• **What is required**: Please copy all the lines that follow, word for word.

• **Dataset extract**:
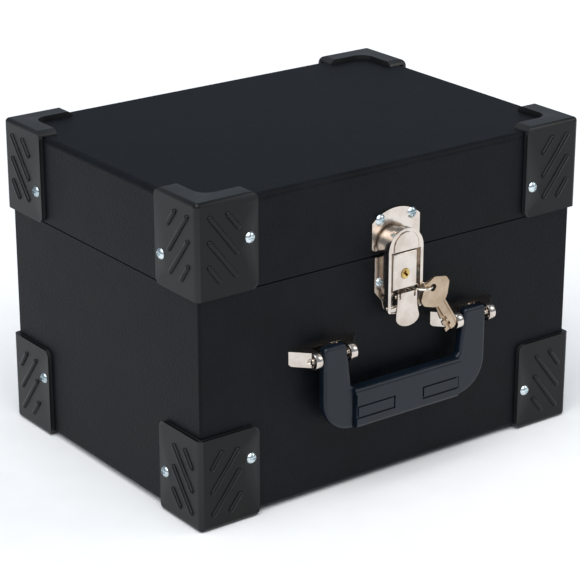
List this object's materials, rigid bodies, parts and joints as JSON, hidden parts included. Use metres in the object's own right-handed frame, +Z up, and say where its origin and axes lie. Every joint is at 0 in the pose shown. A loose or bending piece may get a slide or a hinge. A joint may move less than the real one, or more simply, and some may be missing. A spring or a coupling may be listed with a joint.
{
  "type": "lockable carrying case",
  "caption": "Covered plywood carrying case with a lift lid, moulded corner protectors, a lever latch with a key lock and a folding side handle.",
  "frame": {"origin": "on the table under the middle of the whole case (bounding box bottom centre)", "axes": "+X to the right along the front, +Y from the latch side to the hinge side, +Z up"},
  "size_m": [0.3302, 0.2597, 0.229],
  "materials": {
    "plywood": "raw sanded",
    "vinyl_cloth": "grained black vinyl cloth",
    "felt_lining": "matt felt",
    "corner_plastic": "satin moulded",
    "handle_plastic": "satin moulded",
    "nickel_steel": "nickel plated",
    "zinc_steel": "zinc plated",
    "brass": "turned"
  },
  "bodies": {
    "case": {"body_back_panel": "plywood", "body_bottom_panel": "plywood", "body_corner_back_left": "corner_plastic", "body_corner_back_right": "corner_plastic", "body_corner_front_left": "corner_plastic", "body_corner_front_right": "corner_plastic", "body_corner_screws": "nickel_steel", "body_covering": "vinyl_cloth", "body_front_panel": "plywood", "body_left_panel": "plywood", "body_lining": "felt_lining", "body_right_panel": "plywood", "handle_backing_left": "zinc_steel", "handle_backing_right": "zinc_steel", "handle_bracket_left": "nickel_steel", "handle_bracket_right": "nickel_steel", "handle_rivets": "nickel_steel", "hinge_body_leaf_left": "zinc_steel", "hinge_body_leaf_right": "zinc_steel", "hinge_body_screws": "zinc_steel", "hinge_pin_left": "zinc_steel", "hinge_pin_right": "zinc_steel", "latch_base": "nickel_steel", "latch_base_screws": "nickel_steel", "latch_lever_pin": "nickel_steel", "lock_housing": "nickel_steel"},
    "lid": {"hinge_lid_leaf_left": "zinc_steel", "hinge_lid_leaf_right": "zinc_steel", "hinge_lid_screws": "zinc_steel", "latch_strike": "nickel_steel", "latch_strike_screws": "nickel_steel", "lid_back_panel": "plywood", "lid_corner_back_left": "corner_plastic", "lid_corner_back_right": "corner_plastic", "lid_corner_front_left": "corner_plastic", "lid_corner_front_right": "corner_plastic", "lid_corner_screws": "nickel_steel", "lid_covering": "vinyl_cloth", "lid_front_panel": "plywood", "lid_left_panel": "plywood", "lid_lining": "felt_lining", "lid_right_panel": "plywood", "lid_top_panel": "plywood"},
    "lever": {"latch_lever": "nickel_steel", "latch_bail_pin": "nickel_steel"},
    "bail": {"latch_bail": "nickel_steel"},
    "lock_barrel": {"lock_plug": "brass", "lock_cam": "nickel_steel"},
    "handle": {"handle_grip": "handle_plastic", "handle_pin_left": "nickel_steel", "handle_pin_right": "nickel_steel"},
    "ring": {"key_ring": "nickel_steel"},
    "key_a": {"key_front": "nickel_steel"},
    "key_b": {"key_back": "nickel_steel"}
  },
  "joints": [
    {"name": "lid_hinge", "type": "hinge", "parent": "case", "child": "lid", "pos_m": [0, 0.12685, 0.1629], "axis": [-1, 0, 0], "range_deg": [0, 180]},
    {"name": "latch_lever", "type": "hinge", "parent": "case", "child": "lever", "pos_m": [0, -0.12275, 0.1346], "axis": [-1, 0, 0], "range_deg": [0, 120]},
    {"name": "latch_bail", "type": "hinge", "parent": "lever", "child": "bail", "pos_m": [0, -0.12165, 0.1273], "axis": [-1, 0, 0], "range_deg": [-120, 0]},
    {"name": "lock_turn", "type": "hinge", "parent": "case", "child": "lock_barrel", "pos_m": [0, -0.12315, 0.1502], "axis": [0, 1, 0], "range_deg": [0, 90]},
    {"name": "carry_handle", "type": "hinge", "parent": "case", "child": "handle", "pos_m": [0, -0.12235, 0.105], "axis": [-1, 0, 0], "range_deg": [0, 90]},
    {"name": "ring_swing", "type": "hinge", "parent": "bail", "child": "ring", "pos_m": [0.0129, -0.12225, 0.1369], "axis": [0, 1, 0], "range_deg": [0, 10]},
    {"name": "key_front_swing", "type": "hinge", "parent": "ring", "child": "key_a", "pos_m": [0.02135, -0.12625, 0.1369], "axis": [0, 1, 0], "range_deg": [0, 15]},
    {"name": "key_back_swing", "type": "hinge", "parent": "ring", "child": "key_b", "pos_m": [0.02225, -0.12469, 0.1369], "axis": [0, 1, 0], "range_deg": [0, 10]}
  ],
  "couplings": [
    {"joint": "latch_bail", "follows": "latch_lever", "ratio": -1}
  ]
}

• **Answer below**:
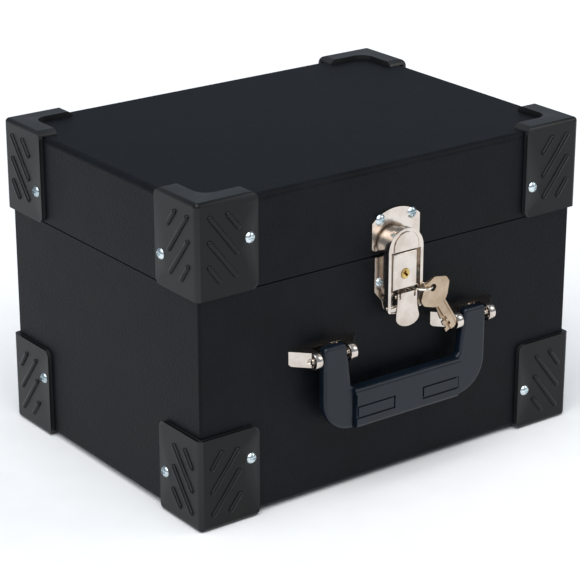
List this object's materials, rigid bodies, parts and joints as JSON, hidden parts included. Use metres in the object's own right-handed frame, +Z up, and say where its origin and axes lie. Every joint is at 0 in the pose shown. A loose or bending piece may get a slide or a hinge. A joint may move less than the real one, or more simply, and some may be missing. A spring or a coupling may be listed with a joint.
{
  "type": "lockable carrying case",
  "caption": "Covered plywood carrying case with a lift lid, moulded corner protectors, a lever latch with a key lock and a folding side handle.",
  "frame": {"origin": "on the table under the middle of the whole case (bounding box bottom centre)", "axes": "+X to the right along the front, +Y from the latch side to the hinge side, +Z up"},
  "size_m": [0.3302, 0.2597, 0.229],
  "materials": {
    "plywood": "raw sanded",
    "vinyl_cloth": "grained black vinyl cloth",
    "felt_lining": "matt felt",
    "corner_plastic": "satin moulded",
    "handle_plastic": "satin moulded",
    "nickel_steel": "nickel plated",
    "zinc_steel": "zinc plated",
    "brass": "turned"
  },
  "bodies": {
    "case": {"body_back_panel": "plywood", "body_bottom_panel": "plywood", "body_corner_back_left": "corner_plastic", "body_corner_back_right": "corner_plastic", "body_corner_front_left": "corner_plastic", "body_corner_front_right": "corner_plastic", "body_corner_screws": "nickel_steel", "body_covering": "vinyl_cloth", "body_front_panel": "plywood", "body_left_panel": "plywood", "body_lining": "felt_lining", "body_right_panel": "plywood", "handle_backing_left": "zinc_steel", "handle_backing_right": "zinc_steel", "handle_bracket_left": "nickel_steel", "handle_bracket_right": "nickel_steel", "handle_rivets": "nickel_steel", "hinge_body_leaf_left": "zinc_steel", "hinge_body_leaf_right": "zinc_steel", "hinge_body_screws": "zinc_steel", "hinge_pin_left": "zinc_steel", "hinge_pin_right": "zinc_steel", "latch_base": "nickel_steel", "latch_base_screws": "nickel_steel", "latch_lever_pin": "nickel_steel", "lock_housing": "nickel_steel"},
    "lid": {"hinge_lid_leaf_left": "zinc_steel", "hinge_lid_leaf_right": "zinc_steel", "hinge_lid_screws": "zinc_steel", "latch_strike": "nickel_steel", "latch_strike_screws": "nickel_steel", "lid_back_panel": "plywood", "lid_corner_back_left": "corner_plastic", "lid_corner_back_right": "corner_plastic", "lid_corner_front_left": "corner_plastic", "lid_corner_front_right": "corner_plastic", "lid_corner_screws": "nickel_steel", "lid_covering": "vinyl_cloth", "lid_front_panel": "plywood", "lid_left_panel": "plywood", "lid_lining": "felt_lining", "lid_right_panel": "plywood", "lid_top_panel": "plywood"},
    "lever": {"latch_lever": "nickel_steel", "latch_bail_pin": "nickel_steel"},
    "bail": {"latch_bail": "nickel_steel"},
    "lock_barrel": {"lock_plug": "brass", "lock_cam": "nickel_steel"},
    "handle": {"handle_grip": "handle_plastic", "handle_pin_left": "nickel_steel", "handle_pin_right": "nickel_steel"},
    "ring": {"key_ring": "nickel_steel"},
    "key_a": {"key_front": "nickel_steel"},
    "key_b": {"key_back": "nickel_steel"}
  },
  "joints": [
    {"name": "lid_hinge", "type": "hinge", "parent": "case", "child": "lid", "pos_m": [0, 0.12685, 0.1629], "axis": [-1, 0, 0], "range_deg": [0, 180]},
    {"name": "latch_lever", "type": "hinge", "parent": "case", "child": "lever", "pos_m": [0, -0.12275, 0.1346], "axis": [-1, 0, 0], "range_deg": [0, 120]},
    {"name": "latch_bail", "type": "hinge", "parent": "lever", "child": "bail", "pos_m": [0, -0.12165, 0.1273], "axis": [-1, 0, 0], "range_deg": [-120, 0]},
    {"name": "lock_turn", "type": "hinge", "parent": "case", "child": "lock_barrel", "pos_m": [0, -0.12315, 0.1502], "axis": [0, 1, 0], "range_deg": [0, 90]},
    {"name": "carry_handle", "type": "hinge", "parent": "case", "child": "handle", "pos_m": [0, -0.12235, 0.105], "axis": [-1, 0, 0], "range_deg": [0, 90]},
    {"name": "ring_swing", "type": "hinge", "parent": "bail", "child": "ring", "pos_m": [0.0129, -0.12225, 0.1369], "axis": [0, 1, 0], "range_deg": [0, 10]},
    {"name": "key_front_swing", "type": "hinge", "parent": "ring", "child": "key_a", "pos_m": [0.02135, -0.12625, 0.1369], "axis": [0, 1, 0], "range_deg": [0, 15]},
    {"name": "key_back_swing", "type": "hinge", "parent": "ring", "child": "key_b", "pos_m": [0.02225, -0.12469, 0.1369], "axis": [0, 1, 0], "range_deg": [0, 10]}
  ],
  "couplings": [
    {"joint": "latch_bail", "follows": "latch_lever", "ratio": -1}
  ]
}